Word for word, restate every line of the listing that follows.
+ + + + + + +
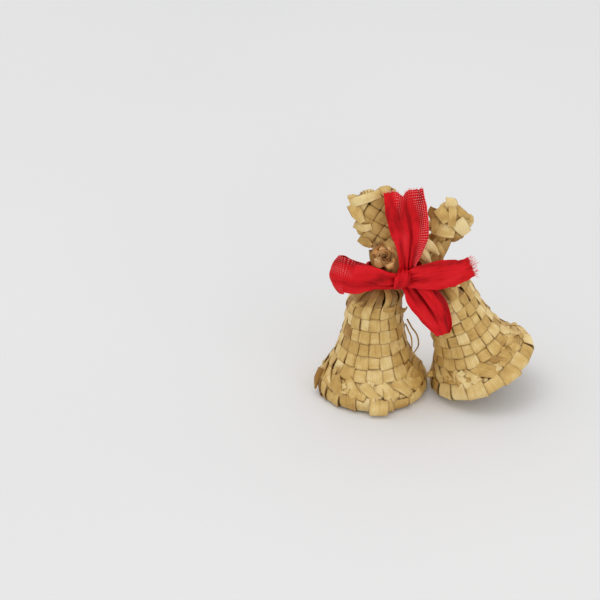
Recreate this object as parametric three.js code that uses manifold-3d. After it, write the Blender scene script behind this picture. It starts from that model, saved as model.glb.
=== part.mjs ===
// A pair of woven straw bells, tied together at their necks with a red ribbon bow.
// The left bell stands upright on its rim and the right one leans against the tie.
// Millimetres, +Z up. The origin is on the floor, under the middle of the ornament's box.

import * as THREE from 'three';
import { mergeGeometries, mergeVertices } from 'three/addons/utils/BufferGeometryUtils.js';
import Module from 'manifold-3d';

const wasm = await Module();
wasm.setup();

// ---------------------------------------------------------------- driving dimensions

const GAP = 0.35; // clearance between pieces that touch

// Every bell is woven on the same number of upright straws.
const STAKES = 18;
const STEPS_PER_STAKE = 2;
const ROW_HEIGHT = 4.3; // one ring of weaving, along the bell's axis
const WEAVE_RELIEF = 0.6; // a straw's middle above the creases beside it
const WEAVE_OVERLAP = 0.16; // share of a cell by which the straw on top laps over its neighbours
const WALL = 1.5; // two straws thick
const BORDER_HEIGHT = 5.2; // folded edge at the mouth
const BORDER_WALL = 2.6; // the fold doubles the wall
const BORDER_JAG = 0.7; // how far the border's upper edge rises and falls
const SHOULDER_RISE = 4.2;
const NECK_RADIUS = 3.3;

const LEFT_BELL = {
  mouthRadius: 18.3,
  borderRadius: 18.2, // at the top of the border
  hemRadius: 17.3, // the woven body where it leaves the border
  waistRadius: 7.4,
  flareLength: 13,
  shoulderAt: 35.6, // height of the shoulder along the axis
  neckTop: 52.0,
  neckShift: 3.0, // the neck is drawn towards the other bell
  place: new THREE.Vector3(-18.1, 0.1, 0),
  tilt: 0,
  lean: 0,
};

const RIGHT_BELL = {
  mouthRadius: 18.7,
  borderRadius: 16.6,
  hemRadius: 15.7,
  waistRadius: 8.2,
  flareLength: 10,
  shoulderAt: 33.4,
  neckTop: 44.0,
  neckShift: 0,
  place: new THREE.Vector3(19.2, 0, 8.19),
  tilt: THREE.MathUtils.degToRad(25),
  lean: THREE.MathUtils.degToRad(2.6),
};

// Plaited knobs: a flat tube of diagonal straws, folded shut above and below.
const PLAIT_STRAW = 4.1;
const PLAIT_RELIEF = 0.6;
const PLAIT_LOBE = 0.6; // how far each fold stands out at the edges
const LEFT_KNOB = {
  strawsAcross: 5,
  strawsHigh: 7,
  depth: 7.5,
  foot: 0.6, // width at the bottom as a share of the full width
  place: new THREE.Vector3(-17.2, 1.2, 63.6),
  turn: THREE.MathUtils.degToRad(15),
};
const RIGHT_KNOB = {
  strawsAcross: 4,
  strawsHigh: 4,
  depth: 6.5,
  foot: 0.8,
  place: new THREE.Vector3(6.2, 1.2, 62.2),
  turn: THREE.MathUtils.degToRad(-35),
};

// Rolled straw end in front of the left neck.
const CURL = {
  turns: 2.1,
  innerRadius: 0.9,
  outerRadius: 3.9,
  straw: 0.9,
  width: 3.6,
  steps: 26,
  lean: THREE.MathUtils.degToRad(68),
  roll: THREE.MathUtils.degToRad(200),
  place: new THREE.Vector3(-15.0, -5.2, 53.2),
};

// Folded straw ends between the right neck and its knob.
const TUFT = {
  blades: 5,
  bladeLength: 7.6,
  bladeWidth: 3.6,
  bladeThickness: 1.5,
  coreRadius: 2.7,
  coreHeight: 6.6,
  lean: THREE.MathUtils.degToRad(10),
  lift: 1.9, // clears the top of the neck, which leans the other way
  splay: THREE.MathUtils.degToRad(36),
  splayStep: THREE.MathUtils.degToRad(8), // each blade of three leans out further than the last
  bladeRoot: 0.36, // share of a blade's length from its middle to the core's axis
  bladeFoot: 1.4, // height of the blades' feet on the core
};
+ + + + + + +
#### [OUTPUT]
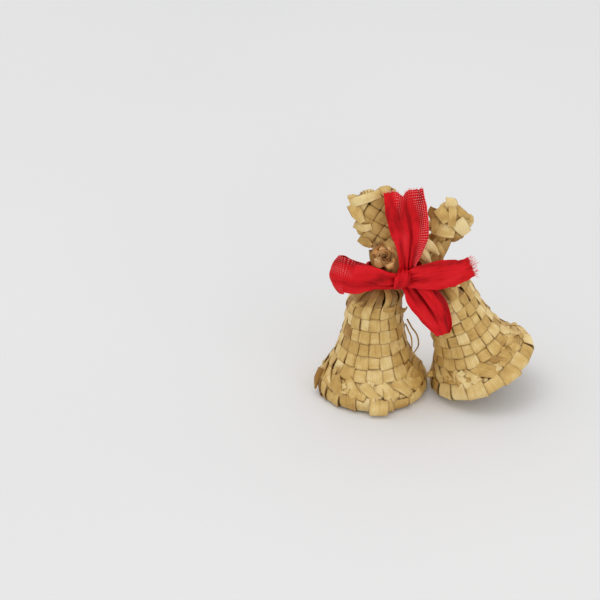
Recreate this object as parametric three.js code that uses manifold-3d. After it, write the Blender scene script behind this picture. It starts from that model, saved as model.glb.
=== part.mjs ===
// A pair of woven straw bells, tied together at their necks with a red ribbon bow.
// The left bell stands upright on its rim and the right one leans against the tie.
// Millimetres, +Z up. The origin is on the floor, under the middle of the ornament's box.

import * as THREE from 'three';
import { mergeGeometries, mergeVertices } from 'three/addons/utils/BufferGeometryUtils.js';
import Module from 'manifold-3d';

const wasm = await Module();
wasm.setup();

// ---------------------------------------------------------------- driving dimensions

const GAP = 0.35; // clearance between pieces that touch

// Every bell is woven on the same number of upright straws.
const STAKES = 18;
const STEPS_PER_STAKE = 2;
const ROW_HEIGHT = 4.3; // one ring of weaving, along the bell's axis
const WEAVE_RELIEF = 0.6; // a straw's middle above the creases beside it
const WEAVE_OVERLAP = 0.16; // share of a cell by which the straw on top laps over its neighbours
const WALL = 1.5; // two straws thick
const BORDER_HEIGHT = 5.2; // folded edge at the mouth
const BORDER_WALL = 2.6; // the fold doubles the wall
const BORDER_JAG = 0.7; // how far the border's upper edge rises and falls
const SHOULDER_RISE = 4.2;
const NECK_RADIUS = 3.3;

const LEFT_BELL = {
  mouthRadius: 18.3,
  borderRadius: 18.2, // at the top of the border
  hemRadius: 17.3, // the woven body where it leaves the border
  waistRadius: 7.4,
  flareLength: 13,
  shoulderAt: 35.6, // height of the shoulder along the axis
  neckTop: 52.0,
  neckShift: 3.0, // the neck is drawn towards the other bell
  place: new THREE.Vector3(-18.1, 0.1, 0),
  tilt: 0,
  lean: 0,
};

const RIGHT_BELL = {
  mouthRadius: 18.7,
  borderRadius: 16.6,
  hemRadius: 15.7,
  waistRadius: 8.2,
  flareLength: 10,
  shoulderAt: 33.4,
  neckTop: 44.0,
  neckShift: 0,
  place: new THREE.Vector3(19.2, 0, 8.19),
  tilt: THREE.MathUtils.degToRad(25),
  lean: THREE.MathUtils.degToRad(2.6),
};

// Plaited knobs: a flat tube of diagonal straws, folded shut above and below.
const PLAIT_STRAW = 4.1;
const PLAIT_RELIEF = 0.6;
const PLAIT_LOBE = 0.6; // how far each fold stands out at the edges
const LEFT_KNOB = {
  strawsAcross: 5,
  strawsHigh: 7,
  depth: 7.5,
  foot: 0.6, // width at the bottom as a share of the full width
  place: new THREE.Vector3(-17.2, 1.2, 63.6),
  turn: THREE.MathUtils.degToRad(15),
};
const RIGHT_KNOB = {
  strawsAcross: 4,
  strawsHigh: 4,
  depth: 6.5,
  foot: 0.8,
  place: new THREE.Vector3(6.2, 1.2, 62.2),
  turn: THREE.MathUtils.degToRad(-35),
};

// Rolled straw end in front of the left neck.
const CURL = {
  turns: 2.1,
  innerRadius: 0.9,
  outerRadius: 3.9,
  straw: 0.9,
  width: 3.6,
  steps: 26,
  lean: THREE.MathUtils.degToRad(68),
  roll: THREE.MathUtils.degToRad(200),
  place: new THREE.Vector3(-15.0, -5.2, 53.2),
};

// Folded straw ends between the right neck and its knob.
const TUFT = {
  blades: 5,
  bladeLength: 7.6,
  bladeWidth: 3.6,
  bladeThickness: 1.5,
  coreRadius: 2.7,
  coreHeight: 6.6,
  lean: THREE.MathUtils.degToRad(10),
  lift: 1.9, // clears the top of the neck, which leans the other way
  splay: THREE.MathUtils.degToRad(36),
  splayStep: THREE.MathUtils.degToRad(8), // each blade of three leans out further than the last
  bladeRoot: 0.36, // share of a blade's length from its middle to the core's axis
  bladeFoot: 1.4, // height of the blades' feet on the core
};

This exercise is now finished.